Her parents are concerned about the potential legal ramifications of her activism.
“I’m not breaking any laws,” she said, “but I am going to rallies and speaking out and putting my name out there. It’s taking a risk. My parents caution me. They say, ‘We see on TV that activists are being rounded up.’ But I feel like our times require people to stand up and speak truth to power. And if I were to just give up and let things happen, I wouldn’t have a clear conscience.
“Because, U.S. residents are also being targeted and can be criminalized,” she said. “If ICE [Immigration and Customs Enforcement] were to come and target me, they might try to target my parents as well. I’ve seen that happen with other people.”

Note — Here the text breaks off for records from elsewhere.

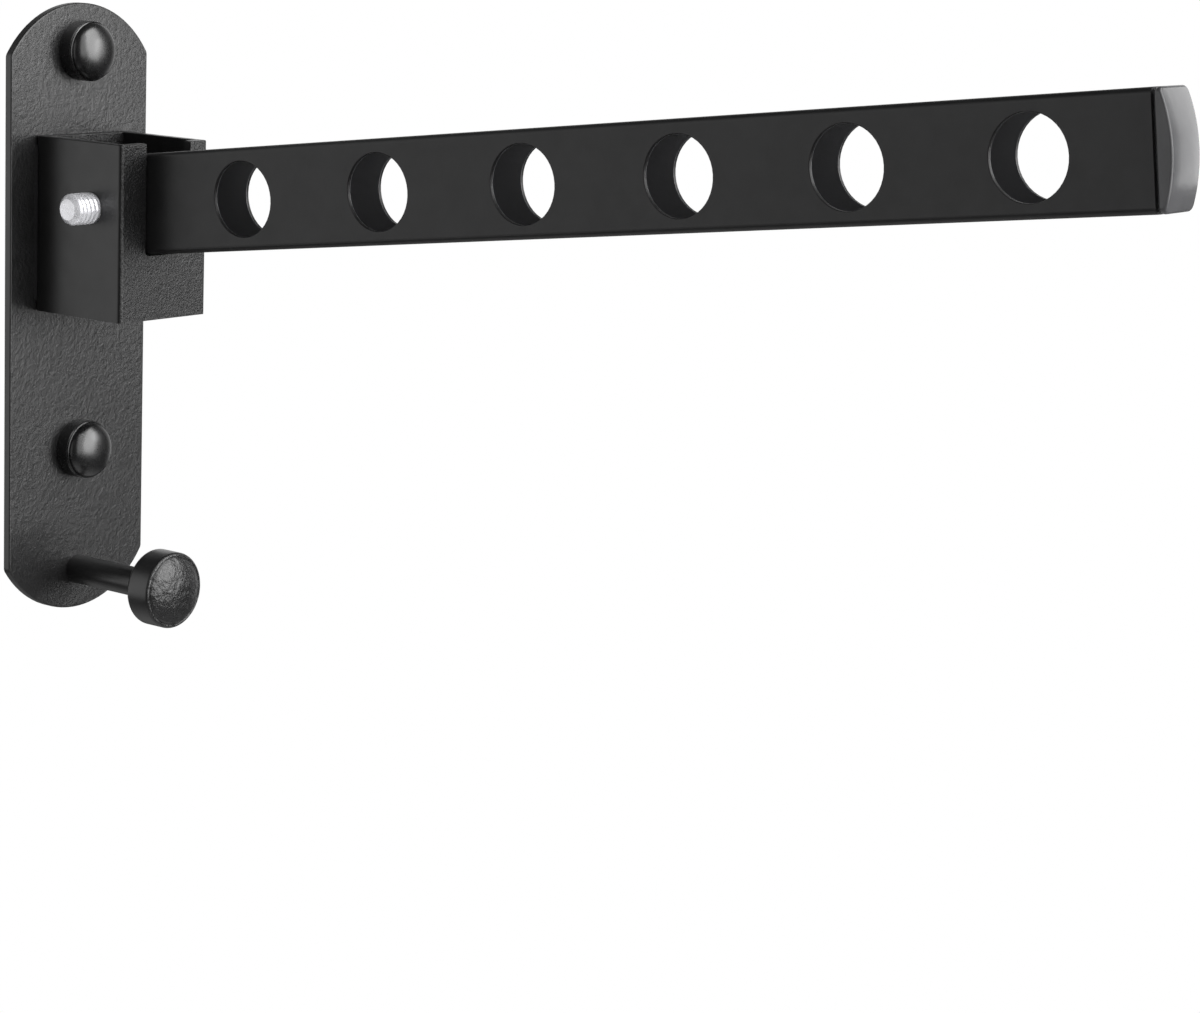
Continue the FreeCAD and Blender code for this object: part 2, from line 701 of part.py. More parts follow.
parts = [
    make_wall_plate(),
    make_pivot_bracket(),
    make_weld_bead("weld_bead_left", -1),
    make_weld_bead("weld_bead_right", 1),
    make_arm_tube(),
    make_arm_end_plug(),
    make_pivot_sleeve(),
    make_pivot_screw(),
    make_pivot_nut(),
    make_spring_washer(),
    make_peg_post(),
    make_peg_head(),
]
parts.extend(make_pivot_rings())
for place_name, fixing in (("upper", upper_fixing), ("lower", lower_fixing)):
    parts.append(make_cap_base("screw_cap_base_" + place_name, fixing))
    parts.append(make_cap_dome("screw_cap_dome_" + place_name, fixing))
doc.recompute()

# Nothing is written unless every object is sound and every sub-part is a whole solid
for thing in doc.Objects:
    if "Invalid" in thing.State or "Error" in thing.State:
        raise ValueError("%s failed: %s" % (thing.Name, thing.State))
for part in parts:
    if part.Shape.isNull() or not part.Shape.isValid() or not part.Shape.Solids:
        raise ValueError("%s has no sound shape" % part.Label)

os.makedirs("parts", exist_ok=True)
for part in parts:
    part.Shape.exportStep("parts/%s.step" % part.Label)
    print("%-22s solids %d  volume %10.2f mm3" % (part.Label, len(part.Shape.Solids), part.Shape.Volume))
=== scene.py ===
# %% [markdown]
# # A folding wall clothing rack, dressed for its picture
# The rack is steel: a plate that is screwed to a wall, a short square tube welded
# on it, and a flat arm with six holes that folds up in that tube. Nearly all of it
# is black, so this lesson is about how black things differ: a grainy powder coat, a
# smooth satin coat, glossy moulded caps, and one bright screw end among them.
# Blender could model the rack again from nothing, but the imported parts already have
# the right sizes and joints. So they are loaded as a fixed frame, and only what they
# leave out is made here: a real thread, a weld's ripples, and the finishes.

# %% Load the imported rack
import math

import bmesh
import bpy
from mathutils import Matrix, Vector


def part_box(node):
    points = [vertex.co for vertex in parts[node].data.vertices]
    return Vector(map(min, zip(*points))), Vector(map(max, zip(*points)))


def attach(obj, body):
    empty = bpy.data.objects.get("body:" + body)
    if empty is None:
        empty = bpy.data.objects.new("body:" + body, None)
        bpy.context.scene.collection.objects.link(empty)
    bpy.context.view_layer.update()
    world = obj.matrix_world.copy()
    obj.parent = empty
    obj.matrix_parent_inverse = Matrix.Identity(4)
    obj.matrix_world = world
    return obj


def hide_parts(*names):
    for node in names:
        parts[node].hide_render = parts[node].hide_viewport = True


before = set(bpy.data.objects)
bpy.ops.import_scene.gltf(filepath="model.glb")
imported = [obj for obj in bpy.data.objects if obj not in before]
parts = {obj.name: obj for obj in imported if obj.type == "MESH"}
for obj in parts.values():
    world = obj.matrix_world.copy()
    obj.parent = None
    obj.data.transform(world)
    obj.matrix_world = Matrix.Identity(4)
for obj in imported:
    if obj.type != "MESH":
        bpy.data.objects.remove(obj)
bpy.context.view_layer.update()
MM = 0.001

# %% [markdown]
# All places are measured from the frame's zero, which lies on the wall, midway between
# the two caps. The camera stands about 0.8 m from it, to the left of the arm, and looks
# down a little. That is near enough for the arm's free end to look larger than its
# root, and a long lens lets the rack fill the picture. A camera can be aimed with a
# Track To constraint, but here the turn, the dip and the tilt are known as three
# angles, and three rotations are easier to read and to change.

# %% Camera
CAMERA_PLACE = Vector((-548.3, -575.0, 96.6)) * MM
CAMERA_TURN, CAMERA_DIP, CAMERA_TILT = 53.201, 11.219, 2.338
FOCAL_LENGTH, SENSOR_WIDTH = 95.98, 36
lens = bpy.data.cameras.new("rack_camera")
lens.sensor_fit = "HORIZONTAL"
lens.sensor_width = SENSOR_WIDTH
lens.lens = FOCAL_LENGTH
camera = bpy.data.objects.new("rack_camera", lens)
bpy.context.scene.collection.objects.link(camera)
aim = (
    Matrix.Rotation(math.radians(-CAMERA_TURN), 4, "Z")
    @ Matrix.Rotation(math.radians(90 - CAMERA_DIP), 4, "X")
    @ Matrix.Rotation(math.radians(CAMERA_TILT), 4, "Z")
)
camera.matrix_world = Matrix.Translation(CAMERA_PLACE) @ aim
bpy.context.scene.camera = camera
bpy.context.scene.view_settings.view_transform = "Standard"
print("camera to the frame's zero, metres:", round(CAMERA_PLACE.length, 3))

# %% [markdown]
# A black object shows its shape by what it mirrors. One tall soft panel stands in
# front, about twenty degrees to the right, which draws the big highlight on the caps,
# lifts the faces that look forward, and throws the short shadows that lie left of the
# caps and the peg. Small lamps would give hard dots instead. A dimmer panel beside it
# makes the highlight fade out to the left. A small weak one near the arm's end lights
# the end of the plug, which grows lighter to the right.

# %% Soft panels
def soft_panel(name, turn, rise, away, width, height, watts):
    """A flat lamp that faces the rack, turned to the right from straight ahead."""
    lamp = bpy.data.lights.new(name, "AREA")
    lamp.shape = "RECTANGLE"
    lamp.size = width
    lamp.size_y = height
    lamp.energy = watts
    panel = bpy.data.objects.new(name, lamp)
    bpy.context.scene.collection.objects.link(panel)
    across, up = math.radians(turn), math.radians(rise)
    level = math.cos(up)
    toward = Vector((math.sin(across) * level, -math.cos(across) * level, math.sin(up)))
    facing = toward.to_track_quat("Z", "Y").to_matrix().to_4x4()
    panel.matrix_world = Matrix.Translation(toward * away) @ facing
    panel.visible_camera = False
    print(name, "stands at", [round(v, 2) for v in toward * away])


soft_panel("key_panel", turn=19.5, rise=24, away=1.3, width=0.95, height=2.0, watts=26.5)
soft_panel("fade_panel", turn=-15, rise=24, away=1.35, width=0.95, height=2.0, watts=9.5)
soft_panel("end_panel", turn=37, rise=11, away=0.48, width=0.14, height=0.19, watts=0.22)

# %% [markdown]
# The background is plain white. It could be a curved paper sweep, but the rack is also
# looked at from behind, where a sweep would hide it. So the world itself is white to
# the eye. In mirrors it is a white card that stands behind the rack and reaches a bit
# further round on the right, up to about thirty degrees high. Elsewhere it is dim, as
# in a room where only the background is lit. Where it only lights, it is a soft grey.

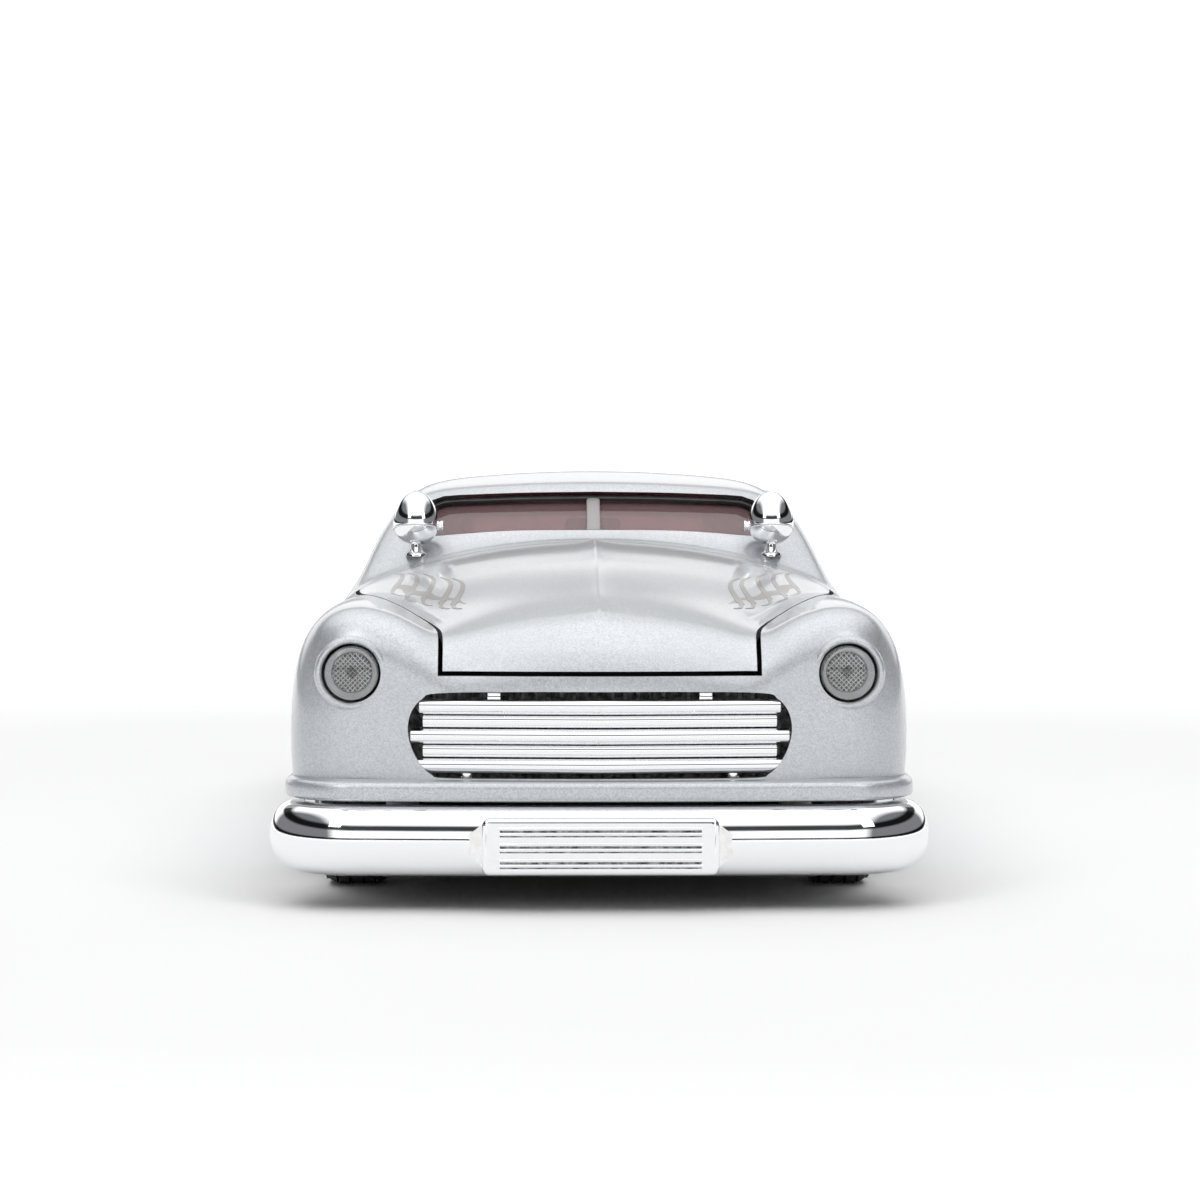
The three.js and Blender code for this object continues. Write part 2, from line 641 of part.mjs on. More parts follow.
// ---------------------------------------------------------------- bright work
// A bumper with rounded ends, a plate in the middle, and two brackets that reach into the body.
function buildBumpers() {
  const [low, high] = [BUMPER_LOW_Z, BUMPER_HIGH_Z];
  const section = [
    [-BUMPER_T, low + 0.9], [-1.7, low], [-0.6, low + 0.8], [0, low + 2.6],
    [0, high - 2.6], [-0.6, high - 0.8], [-1.7, high], [-BUMPER_T, high - 0.9],
  ];
  const face = NOSE - BUMPER_REACH;
  const bar = sweep(nosePath(BUMPER_REACH, BUMPER_HALF, 12, face + 17), section);
  const edge = [
    [0, face - 0.9],
    [PLATE_HALF - 1.4, face - 0.9],
    [PLATE_HALF + 1.2, face + 1.2],
    [PLATE_HALF + 1.2, face + 3],
    [0, face + 3],
  ];
  const plate = slab("z", mirroredOutline(edge), low + 0.5, high - 1.1);
  const bracket = (x) => box(x - 2, x + 2, face + 3, face + 9.5, 7.4, 10.6);
  const whole = joined(bar, plate, bracket(-16), bracket(16));
  add("front_bumper", "chrome", whole);
  add("rear_bumper", "chrome", whole).rotation.z = Math.PI;
}

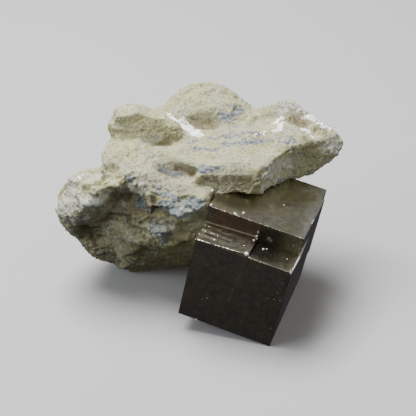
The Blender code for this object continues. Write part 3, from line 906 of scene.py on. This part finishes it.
def crystalMarks(across, back, up):
    # How far each mark shows at a place: brown tarnish, the painted dark reflection in the step, scuffs, the
    # painted sheen on the rims, the painted shade of the top corner
    scuff = pyrite["scuff"]
    riser = past("riser front", back) * (1 - past("riser back", back)) * past("riser foot", up)
    inStep = past("step front", back) * (back < 5.75 and up > 17.4) * (1 - 0.6 * past("step top", up))
    onTerrace = 0.35 + past("terraces across", across) * (0.6 - 0.35 * past("terraces back", back))
    besideTerraces = past("blot left", across) * (1 - past("blot right", across))
    dents = scuff["dents"] * frontDents(across, up) if abs(back) < 0.2 else 0.0
    onTop = past("top face", up)
    onLedge = back < 5.6 and abs(up - crystal["front height"]) < 0.1
    # painted sheen: the top's far corner and the rims of the top and the ledge are made lighter grey and
    # rougher
    farCorner = 0.5 * onTop * past("far back", back) * past("far right", across)
    rims = max(0.5 * onTop * past("top rim", across), 0.4 * onLedge * past("ledge rim", across))
    return {
        "tarnish": riser * past("tarnish left", across) * (1 - past("tarnish right", across)),
        # painted dark reflection: the step's corner and the terraces darkened to stand for what they mirror
        "painted_dark_reflection": inStep * max(onTerrace * (across < -8 and back < 5.4), besideTerraces),
        "scuff": max(dents, edgeScuff(across, back, up)),
        "painted_sheen": max(farCorner, rims),
        "shade": onTop * past("shade back", back) * (1 - past("shade right", across)),
    }


def makePyrite():
    piece = copyOfNode("pyrite_crystal", "pyrite_cube")
    mesh = piece.data
    bm = bmesh.new()
    bm.from_mesh(mesh)
    bmesh.ops.transform(bm, matrix=towardsOwnAxes(), verts=bm.verts)
    bmesh.ops.dissolve_limit(bm, angle_limit=radians(0.3), verts=bm.verts, edges=bm.edges)
    sharp = [edge for edge in bm.edges if edge.calc_face_angle(0) > radians(25) and edge.is_convex]
    corners = [(edge.verts[0].co.copy(), edge.verts[1].co.copy()) for edge in sharp
               if edge.calc_length() > 2 and not onTerraces((edge.verts[0].co + edge.verts[1].co) / 2)]
    cutCrystal(bm)
    bm.normal_update()
    say("pyrite faces", len(bm.faces), "worn edges", len(corners))
    low, high = pyrite["edge wear"]
    for vert in bm.verts:
        if onTerraces(vert.co) and any(face.normal.z > 0.9 for face in vert.link_faces):
            vert.co.z = terraceHeight(vert.co.x, vert.co.y)
    bmesh.ops.remove_doubles(bm, verts=bm.verts, dist=pyrite["sliver"])
    bm.normal_update()
    for vert in bm.verts:
        point = vert.co.copy()
        normals = {tuple(round(part, 1) for part in face.normal): face.normal for face in vert.link_faces}
        if len(normals) > 1 and any(distanceToLine(point, *ends) < 0.001 for ends in corners):
            bead = max(0.0, noise.noise(point * 1.7) + 0.6 * noise.noise(point * 4.1))
            inward = sum(normals.values(), Vector()).normalized()
            vert.co -= inward * (low + (high - low) * 2 * bead)
        elif abs(point.y) < 0.001:
            vert.co.y += frontDents(point.x, point.z)
        if point.x > -0.001:
            vert.co.x += lipThickness(point.y, point.z)
    bm.to_mesh(mesh)
    bm.free()
    useTree(piece, striationTree(), pyrite["striation"])
    settle(piece)
    mesh = piece.data
    marks = [crystalMarks(*vert.co) for vert in mesh.vertices]
    for name in marks[0]:
        storeFloats(mesh, name, [mark[name] for mark in marks])
    mesh.transform(towardsOwnAxes().inverted())
    mesh.polygons.foreach_set("use_smooth", [True] * len(mesh.polygons))
    mesh.set_sharp_from_angle(angle=radians(18))
    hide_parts("pyrite_crystal")
    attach(piece, "root")


pyriteTones = {
    "brass": (0.53, 0.49, 0.33, 1), "steel": (0.45, 0.43, 0.34, 1), "rust": (0.25, 0.18, 0.15, 1),
    "copper": (0.52, 0.38, 0.32, 1), "dark_reflection_tone": (0.10, 0.10, 0.095, 1), "dust": (0.60, 0.60, 0.56, 1),
    "shade": (0.20, 0.19, 0.12, 1), "painted_sheen": (0.52, 0.52, 0.50, 1), "scuff": (0.80, 0.78, 0.72, 1),
}


def pyriteMaterial():
    tree = Tree("pyrite")
    tones = pyriteTones
    here = tree.millimetres()
    broad = tree.noise(here, 0.30, 4, 0.65)
    mottle = tree.noise(here, 1.0, 4, 0.7)
    fine = tree.noise(here, 3.0, 4, 0.7)
    colour = tree.mixColour(tree.ramp(broad, 0.35, 0.65), tones["brass"], tones["steel"])
    colour = tree.shaded(colour, tree.span(mottle, (0.3, 0.7), (0.72, 1.16)))
    uneven = tree.span(fine, (0.35, 0.65), (0.45, 1.1))
    brown = tree.mixColour(uneven, tones["rust"], tones["copper"])
    colour = tree.mixColour(tree.maths("MULTIPLY", tree.attribute("tarnish"), 0.9), colour, brown)
    # painted reflection: the step is darkened towards near-black, with dust specks over it
    paintedReflectionShare = tree.maths("MULTIPLY", tree.attribute("painted_dark_reflection"), uneven, clamp=True)
    colour = tree.mixColour(tree.maths("MULTIPLY", paintedReflectionShare, 0.85), colour, tones["dark_reflection_tone"])
    specks = tree.ramp(tree.noise(here, 5.0, 2, 0.6), 0.62, 0.70)
    dust = tree.maths("MULTIPLY", specks, tree.attribute("painted_dark_reflection"))
    colour = tree.mixColour(tree.maths("MULTIPLY", dust, 0.6), colour, tones["dust"])
    shaded = tree.maths("MULTIPLY", tree.attribute("shade"), tree.ramp(mottle, 0.25, 0.65))
    colour = tree.mixColour(tree.maths("MULTIPLY", shaded, 0.8), colour, tones["shade"])
    # painted sheen, with a rougher finish: lighter grey on the top's far corner and rims
    painted_sheen = tree.attribute("painted_sheen")
    colour = tree.mixColour(painted_sheen, colour, tones["painted_sheen"])
    scuffed = tree.ramp(tree.attribute("scuff"), 0.05, 0.6)
    colour = tree.mixColour(scuffed, colour, tones["scuff"])
    tree.put(tree.shader.inputs["Base Color"], colour)
    metallic = tree.maths("SUBTRACT", 1.0, tree.maths("MULTIPLY", scuffed, 0.7))
    tree.put(tree.shader.inputs["Metallic"], metallic)
    rough = tree.span(mottle, end=(0.12, 0.30))
    worn = tree.maths("MAXIMUM", scuffed, tree.maths("MULTIPLY", painted_sheen, 0.5))
    tree.put(tree.shader.inputs["Roughness"], tree.maths("ADD", rough, tree.maths("MULTIPLY", worn, 0.35)))
    bump = tree.add("ShaderNodeBump", {"Height": mottle, "Strength": 0.5, "Distance": 0.03 * mm})
    tree.put(tree.shader.inputs["Normal"], bump.outputs[0])
    return tree.owner


pyriteSkin = pyriteMaterial()
makePyrite()
say("pyrite")


# Tiny grains, near-white: partly dust and spar, partly painted highlights standing for the glints of tiny
# crystals: place in the crystal's own axes, size
crumbs = (
    (-8.55, 0.16, 18.05, 0.60), (-7.90, 0.10, 17.56, 0.26), (-8.45, 4.30, 18.35, 0.26),
    (-8.30, 5.64, 18.50, 0.26), (-6.35, 3.90, 17.56, 0.30), (-5.80, 4.25, 17.54, 0.22),
    (-13.2, 6.00, 21.28, 0.38), (-12.9, 5.85, 21.26, 0.24), (-11.9, 7.10, 21.28, 0.34),
    (-16.6, 0.10, 17.56, 0.22), (-17.85, 6.05, 21.28, 0.26), (-17.8, 6.4, 21.28, 0.22),
    (0.10, 12.2, 21.22, 0.22), (0.06, 11.4, 21.22, 0.20), (-0.25, 0.5, 17.53, 0.20),
    (-0.10, 1.3, 17.50, 0.18), (-0.12, 0.02, 17.3, 0.16), (-6.0, 13.8, 21.25, 0.16),
    (-1.75, 3.5, 17.52, 0.14), (-14.4, 0.02, 0.05, 0.26),
)


def makeCrumbs():
    bm = bmesh.new()
    for count, (across, back, up, size) in enumerate(crumbs):
        turn = Matrix.Rotation(0.9 * count, 4, "Z") @ Matrix.Rotation(0.35 + 0.5 * count, 4, "X")
        place = Matrix.Translation((across, back, up)) @ turn
        made = bmesh.ops.create_cube(bm, size=size, matrix=place)
        edges = {edge for vert in made["verts"] for edge in vert.link_edges}
        bmesh.ops.bevel(bm, geom=list(edges), offset=0.18 * size, segments=1, affect="EDGES")
    mesh = bpy.data.meshes.new("pyrite_crumbs")
    bm.to_mesh(mesh)
    bm.free()
    mesh.transform(towardsOwnAxes().inverted())
    tree = Tree("white crumbs with painted glints")
    tree.shader.inputs["Roughness"].default_value = 0.3
    # near-white colour: partly painted highlight for the glints
    tree.shader.inputs["Base Color"].default_value = (0.95, 0.95, 0.93, 1)
    mesh.materials.append(tree.owner)
    piece = bpy.data.objects.new("pyrite_crumbs", mesh)
    bpy.context.scene.collection.objects.link(piece)
    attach(piece, "root")


makeCrumbs()
say("crumbs")


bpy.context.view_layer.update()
say("size written")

She tries not to get caught up in what might happen to her in the future, even though she fears the Trump administration may abolish DACA. Instead, she focuses on her work and living in the present.
Her goal, she said, is “to change the hearts and minds of people who are on the other side, who continue to dehumanize us, criminalize us and scapegoat us for all the societal problems that exist.”
If there’s one thing she wishes she could do, it’s travel the world.
“I can only imagine what life would be like outside of these walls,” she said. “As someone who is really passionate about human rights issues around the world, it’s definitely something that I always think about.”
Alvarez said she might consider returning to Mexico one day “if we are not able to fix our situation here and find relief.
“I don’t feel like a prisoner per se,” she said, “but I would love to be able to go and explore one day without having to feel like I can’t.”